There was no mention - during or after his kindly excoriation of Iran - of
Israel's estimated 264 nuclear warheads. He admonished the Palestinians for
their violence - for "shooting rockets at sleeping children or blowing up
old women in a bus". But there was no mention of Israel's violence in Gaza,
just of the "continuing humanitarian crisis in Gaza". Nor was there a
mention of Israel's bombing of civilians in Lebanon, of its repeated
invasions of Lebanon (17,500 dead in the 1982 invasion alone). Obama told
Muslims not to live in the past, but cut the Israelis out of this. The
Holocaust loomed out of his speech and he reminded us that he was going to
the site of the Buchenwald concentration camp today.

For a man who is sending thousands more US troops into Afghanistan - a
certain disaster-to-come in the eyes of Arabs and Westerners - there was
something brazen about all this. When he talked about the debt that all
Westerners owed to Islam - the "light of learning" in Andalusia, algebra,
the magnetic compass, religious tolerance, it was like a cat being gently
stroked before a visit to the vet. And the vet, of course, lectured the
Muslims on the dangers of extremism, on "cycles of suspicion and discord" -
even if America and Islam shared "common principles" which turned out to be
"justice, progress and the dignity of all human beings".

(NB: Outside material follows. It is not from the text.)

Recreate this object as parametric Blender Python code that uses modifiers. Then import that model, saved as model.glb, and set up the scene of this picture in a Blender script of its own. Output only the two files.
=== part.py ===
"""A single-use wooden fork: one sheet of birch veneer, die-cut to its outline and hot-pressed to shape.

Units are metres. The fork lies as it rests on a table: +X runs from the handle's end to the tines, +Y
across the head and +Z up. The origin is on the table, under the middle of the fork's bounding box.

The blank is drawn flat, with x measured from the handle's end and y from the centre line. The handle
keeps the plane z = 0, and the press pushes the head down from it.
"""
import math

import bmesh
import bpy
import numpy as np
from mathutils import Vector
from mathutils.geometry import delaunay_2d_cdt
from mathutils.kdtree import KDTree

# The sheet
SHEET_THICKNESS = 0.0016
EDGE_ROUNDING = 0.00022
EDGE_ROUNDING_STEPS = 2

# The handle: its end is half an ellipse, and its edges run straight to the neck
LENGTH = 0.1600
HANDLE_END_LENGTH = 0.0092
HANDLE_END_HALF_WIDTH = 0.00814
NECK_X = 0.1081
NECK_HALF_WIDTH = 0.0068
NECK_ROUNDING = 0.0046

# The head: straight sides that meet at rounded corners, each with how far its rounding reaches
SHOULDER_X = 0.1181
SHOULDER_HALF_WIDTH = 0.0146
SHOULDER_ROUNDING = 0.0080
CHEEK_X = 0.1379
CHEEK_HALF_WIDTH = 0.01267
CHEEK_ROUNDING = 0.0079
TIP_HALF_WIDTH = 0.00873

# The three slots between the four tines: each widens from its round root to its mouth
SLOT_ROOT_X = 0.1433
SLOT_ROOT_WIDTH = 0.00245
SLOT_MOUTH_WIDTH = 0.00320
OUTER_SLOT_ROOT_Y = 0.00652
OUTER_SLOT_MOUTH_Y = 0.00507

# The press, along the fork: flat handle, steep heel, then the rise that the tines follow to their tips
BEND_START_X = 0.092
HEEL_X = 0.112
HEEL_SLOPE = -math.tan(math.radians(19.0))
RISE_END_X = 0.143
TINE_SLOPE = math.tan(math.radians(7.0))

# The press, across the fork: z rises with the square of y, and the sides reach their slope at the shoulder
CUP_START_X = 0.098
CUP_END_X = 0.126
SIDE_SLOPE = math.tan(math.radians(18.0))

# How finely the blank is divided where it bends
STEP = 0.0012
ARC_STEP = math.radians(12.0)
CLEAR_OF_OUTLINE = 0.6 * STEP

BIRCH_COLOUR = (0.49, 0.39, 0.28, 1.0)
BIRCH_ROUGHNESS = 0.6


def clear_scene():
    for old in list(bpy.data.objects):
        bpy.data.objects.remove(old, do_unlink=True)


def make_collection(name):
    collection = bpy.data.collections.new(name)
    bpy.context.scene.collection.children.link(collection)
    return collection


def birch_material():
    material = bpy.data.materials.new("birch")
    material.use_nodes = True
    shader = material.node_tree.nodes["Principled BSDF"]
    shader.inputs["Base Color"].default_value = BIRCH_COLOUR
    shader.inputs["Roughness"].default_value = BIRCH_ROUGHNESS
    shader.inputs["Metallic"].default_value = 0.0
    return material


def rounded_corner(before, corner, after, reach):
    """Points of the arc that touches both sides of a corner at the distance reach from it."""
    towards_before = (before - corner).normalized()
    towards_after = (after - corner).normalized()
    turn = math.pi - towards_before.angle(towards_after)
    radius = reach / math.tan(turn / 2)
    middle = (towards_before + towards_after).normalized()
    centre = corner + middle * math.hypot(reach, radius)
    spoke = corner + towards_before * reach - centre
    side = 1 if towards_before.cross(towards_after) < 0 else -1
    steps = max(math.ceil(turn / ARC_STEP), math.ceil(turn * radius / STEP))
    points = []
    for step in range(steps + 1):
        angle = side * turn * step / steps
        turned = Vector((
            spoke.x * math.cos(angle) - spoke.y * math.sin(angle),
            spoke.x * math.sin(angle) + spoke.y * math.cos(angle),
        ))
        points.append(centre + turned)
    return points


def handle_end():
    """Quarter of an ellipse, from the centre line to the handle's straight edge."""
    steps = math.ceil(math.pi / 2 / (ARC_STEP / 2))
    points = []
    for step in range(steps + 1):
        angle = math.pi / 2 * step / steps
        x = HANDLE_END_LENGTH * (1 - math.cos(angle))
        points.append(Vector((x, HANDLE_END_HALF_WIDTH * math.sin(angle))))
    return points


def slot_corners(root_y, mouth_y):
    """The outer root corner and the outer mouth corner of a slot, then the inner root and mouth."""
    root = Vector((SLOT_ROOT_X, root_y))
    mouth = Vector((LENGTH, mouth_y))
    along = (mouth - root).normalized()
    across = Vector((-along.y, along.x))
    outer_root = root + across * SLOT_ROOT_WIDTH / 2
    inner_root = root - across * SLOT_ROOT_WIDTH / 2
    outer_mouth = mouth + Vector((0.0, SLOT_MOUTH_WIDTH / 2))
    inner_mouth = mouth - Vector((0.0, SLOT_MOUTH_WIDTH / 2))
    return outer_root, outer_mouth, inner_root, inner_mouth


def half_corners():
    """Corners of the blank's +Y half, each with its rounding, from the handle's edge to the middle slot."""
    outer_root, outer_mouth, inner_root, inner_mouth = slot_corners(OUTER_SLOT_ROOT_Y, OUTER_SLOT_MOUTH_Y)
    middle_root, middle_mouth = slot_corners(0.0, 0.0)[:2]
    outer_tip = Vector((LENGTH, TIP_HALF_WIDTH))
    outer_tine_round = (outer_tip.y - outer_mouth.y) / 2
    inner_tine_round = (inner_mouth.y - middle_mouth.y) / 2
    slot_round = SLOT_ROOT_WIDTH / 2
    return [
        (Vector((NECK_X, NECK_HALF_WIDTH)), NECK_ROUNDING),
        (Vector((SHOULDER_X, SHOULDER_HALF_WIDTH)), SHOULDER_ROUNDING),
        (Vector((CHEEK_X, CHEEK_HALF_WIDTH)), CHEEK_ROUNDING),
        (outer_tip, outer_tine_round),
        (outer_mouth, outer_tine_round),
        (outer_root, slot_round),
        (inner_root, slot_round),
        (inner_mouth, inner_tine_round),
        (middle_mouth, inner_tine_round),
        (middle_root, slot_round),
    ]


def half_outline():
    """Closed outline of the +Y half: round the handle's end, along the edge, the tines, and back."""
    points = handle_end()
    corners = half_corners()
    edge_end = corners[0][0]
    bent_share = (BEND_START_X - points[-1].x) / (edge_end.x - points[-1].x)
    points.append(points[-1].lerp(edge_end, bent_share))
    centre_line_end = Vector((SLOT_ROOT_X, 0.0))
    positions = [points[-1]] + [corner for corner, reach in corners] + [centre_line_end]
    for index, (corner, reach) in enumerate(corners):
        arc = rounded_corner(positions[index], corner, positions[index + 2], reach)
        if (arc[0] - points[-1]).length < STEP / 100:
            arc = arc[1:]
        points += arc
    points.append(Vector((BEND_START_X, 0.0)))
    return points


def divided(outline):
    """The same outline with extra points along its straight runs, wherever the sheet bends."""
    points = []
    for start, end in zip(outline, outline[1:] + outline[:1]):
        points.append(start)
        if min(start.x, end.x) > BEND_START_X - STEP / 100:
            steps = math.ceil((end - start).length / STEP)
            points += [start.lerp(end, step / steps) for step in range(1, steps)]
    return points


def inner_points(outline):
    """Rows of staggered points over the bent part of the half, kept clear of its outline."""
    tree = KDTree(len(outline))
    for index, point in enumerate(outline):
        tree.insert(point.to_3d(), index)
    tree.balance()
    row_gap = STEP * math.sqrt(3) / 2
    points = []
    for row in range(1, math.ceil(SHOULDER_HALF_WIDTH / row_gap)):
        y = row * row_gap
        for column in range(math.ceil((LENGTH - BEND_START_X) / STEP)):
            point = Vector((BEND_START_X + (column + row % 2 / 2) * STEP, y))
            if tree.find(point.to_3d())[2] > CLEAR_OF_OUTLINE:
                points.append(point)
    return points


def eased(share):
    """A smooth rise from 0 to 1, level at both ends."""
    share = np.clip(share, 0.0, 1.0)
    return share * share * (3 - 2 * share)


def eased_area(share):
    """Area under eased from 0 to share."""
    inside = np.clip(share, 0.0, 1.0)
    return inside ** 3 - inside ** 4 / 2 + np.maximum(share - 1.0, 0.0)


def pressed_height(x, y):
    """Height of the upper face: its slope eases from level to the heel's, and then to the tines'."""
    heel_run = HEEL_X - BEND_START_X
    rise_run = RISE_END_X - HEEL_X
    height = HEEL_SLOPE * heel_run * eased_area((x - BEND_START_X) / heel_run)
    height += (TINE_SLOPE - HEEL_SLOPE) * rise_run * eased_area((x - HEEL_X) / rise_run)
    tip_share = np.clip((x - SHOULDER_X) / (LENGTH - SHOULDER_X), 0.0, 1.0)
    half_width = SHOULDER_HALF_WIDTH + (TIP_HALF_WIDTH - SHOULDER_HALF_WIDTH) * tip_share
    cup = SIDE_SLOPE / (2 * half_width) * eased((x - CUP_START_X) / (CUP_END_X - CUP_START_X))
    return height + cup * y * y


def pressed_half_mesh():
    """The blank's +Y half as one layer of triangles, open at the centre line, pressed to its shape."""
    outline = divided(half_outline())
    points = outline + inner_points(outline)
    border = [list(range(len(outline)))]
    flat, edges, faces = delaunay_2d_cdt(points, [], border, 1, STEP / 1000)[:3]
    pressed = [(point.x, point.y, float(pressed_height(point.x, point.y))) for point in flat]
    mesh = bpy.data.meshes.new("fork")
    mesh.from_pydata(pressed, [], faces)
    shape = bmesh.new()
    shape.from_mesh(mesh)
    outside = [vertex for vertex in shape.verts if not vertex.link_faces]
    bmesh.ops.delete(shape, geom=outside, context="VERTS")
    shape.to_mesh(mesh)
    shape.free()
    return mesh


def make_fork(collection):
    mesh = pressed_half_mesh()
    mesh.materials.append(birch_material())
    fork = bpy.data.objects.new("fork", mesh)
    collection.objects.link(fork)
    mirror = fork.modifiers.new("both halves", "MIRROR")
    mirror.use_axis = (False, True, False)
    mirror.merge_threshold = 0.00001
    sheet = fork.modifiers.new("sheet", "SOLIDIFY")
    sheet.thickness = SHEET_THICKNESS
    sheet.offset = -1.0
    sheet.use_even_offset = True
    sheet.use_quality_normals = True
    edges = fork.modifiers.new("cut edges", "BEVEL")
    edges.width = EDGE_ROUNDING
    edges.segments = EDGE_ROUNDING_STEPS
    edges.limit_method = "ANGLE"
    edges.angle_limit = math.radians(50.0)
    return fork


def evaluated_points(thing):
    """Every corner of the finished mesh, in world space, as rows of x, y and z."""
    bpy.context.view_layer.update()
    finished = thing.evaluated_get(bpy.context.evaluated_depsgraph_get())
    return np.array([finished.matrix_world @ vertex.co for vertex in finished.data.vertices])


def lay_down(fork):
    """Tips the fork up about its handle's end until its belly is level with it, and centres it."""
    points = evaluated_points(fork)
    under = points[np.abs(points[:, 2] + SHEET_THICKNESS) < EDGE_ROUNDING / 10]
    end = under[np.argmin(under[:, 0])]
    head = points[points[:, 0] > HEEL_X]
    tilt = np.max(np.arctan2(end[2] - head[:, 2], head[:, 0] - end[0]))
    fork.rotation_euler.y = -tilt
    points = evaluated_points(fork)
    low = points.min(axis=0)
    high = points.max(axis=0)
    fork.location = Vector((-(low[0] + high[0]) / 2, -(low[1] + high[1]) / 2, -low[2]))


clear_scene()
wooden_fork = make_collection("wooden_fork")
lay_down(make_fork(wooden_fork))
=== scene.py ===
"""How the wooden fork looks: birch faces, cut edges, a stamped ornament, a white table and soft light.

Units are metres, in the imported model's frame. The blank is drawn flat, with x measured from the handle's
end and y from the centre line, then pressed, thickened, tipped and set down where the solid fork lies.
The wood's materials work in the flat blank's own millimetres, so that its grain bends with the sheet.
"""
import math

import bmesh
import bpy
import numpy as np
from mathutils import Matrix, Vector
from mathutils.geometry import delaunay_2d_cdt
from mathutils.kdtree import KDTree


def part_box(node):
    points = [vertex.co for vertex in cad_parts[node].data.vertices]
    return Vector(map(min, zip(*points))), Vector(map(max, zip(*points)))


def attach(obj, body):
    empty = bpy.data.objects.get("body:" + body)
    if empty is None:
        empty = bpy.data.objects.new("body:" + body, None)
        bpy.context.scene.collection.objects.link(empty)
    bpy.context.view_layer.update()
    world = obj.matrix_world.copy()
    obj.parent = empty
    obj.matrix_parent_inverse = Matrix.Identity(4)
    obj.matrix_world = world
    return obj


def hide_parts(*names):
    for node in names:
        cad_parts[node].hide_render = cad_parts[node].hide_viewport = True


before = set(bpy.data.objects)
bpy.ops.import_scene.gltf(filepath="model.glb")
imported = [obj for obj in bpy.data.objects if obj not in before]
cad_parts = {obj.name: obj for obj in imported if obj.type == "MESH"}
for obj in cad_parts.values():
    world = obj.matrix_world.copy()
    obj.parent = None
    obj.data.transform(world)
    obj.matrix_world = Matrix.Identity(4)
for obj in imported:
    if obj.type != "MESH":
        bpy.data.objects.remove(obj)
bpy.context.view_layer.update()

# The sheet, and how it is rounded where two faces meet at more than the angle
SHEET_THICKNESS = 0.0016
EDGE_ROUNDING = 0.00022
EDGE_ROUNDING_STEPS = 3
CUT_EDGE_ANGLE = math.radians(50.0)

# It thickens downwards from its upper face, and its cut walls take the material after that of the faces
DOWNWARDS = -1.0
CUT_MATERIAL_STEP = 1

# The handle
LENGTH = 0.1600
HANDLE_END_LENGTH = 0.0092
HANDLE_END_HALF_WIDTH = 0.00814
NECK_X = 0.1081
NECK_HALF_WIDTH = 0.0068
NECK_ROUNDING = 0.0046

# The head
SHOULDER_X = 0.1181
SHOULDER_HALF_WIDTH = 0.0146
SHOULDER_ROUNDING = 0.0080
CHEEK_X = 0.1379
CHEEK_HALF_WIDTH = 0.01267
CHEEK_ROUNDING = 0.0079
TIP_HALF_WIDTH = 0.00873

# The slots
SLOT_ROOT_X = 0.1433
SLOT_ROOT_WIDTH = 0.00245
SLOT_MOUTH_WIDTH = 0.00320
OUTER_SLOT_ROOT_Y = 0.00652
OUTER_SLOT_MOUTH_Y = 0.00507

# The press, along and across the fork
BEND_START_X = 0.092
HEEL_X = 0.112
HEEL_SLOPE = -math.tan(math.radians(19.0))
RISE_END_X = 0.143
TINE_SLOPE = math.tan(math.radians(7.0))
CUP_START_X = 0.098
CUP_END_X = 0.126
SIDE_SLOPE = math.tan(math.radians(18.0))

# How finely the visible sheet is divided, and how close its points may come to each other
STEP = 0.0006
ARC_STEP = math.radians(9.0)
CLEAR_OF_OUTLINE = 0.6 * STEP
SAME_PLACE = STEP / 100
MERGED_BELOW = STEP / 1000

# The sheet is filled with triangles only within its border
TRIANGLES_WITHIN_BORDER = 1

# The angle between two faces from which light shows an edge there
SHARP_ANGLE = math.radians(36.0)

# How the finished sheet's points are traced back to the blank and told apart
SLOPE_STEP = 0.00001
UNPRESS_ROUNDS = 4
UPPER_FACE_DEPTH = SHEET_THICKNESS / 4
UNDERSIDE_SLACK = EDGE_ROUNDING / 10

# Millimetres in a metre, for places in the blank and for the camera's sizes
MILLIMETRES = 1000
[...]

There was one merciful omission: a speech of nearly 6,000 words did not
include the lethal word "terror". "Terror" or "terrorism" have become
punctuation marks for every Israeli government and became part of the
obscene grammar of the Bush era.

An intelligent guy, then, Obama. Not exactly Gettysburg. Not exactly
Churchill, but not bad. One could only remember Churchill's observations:
"Words are easy and many, while great deeds are difficult and rare."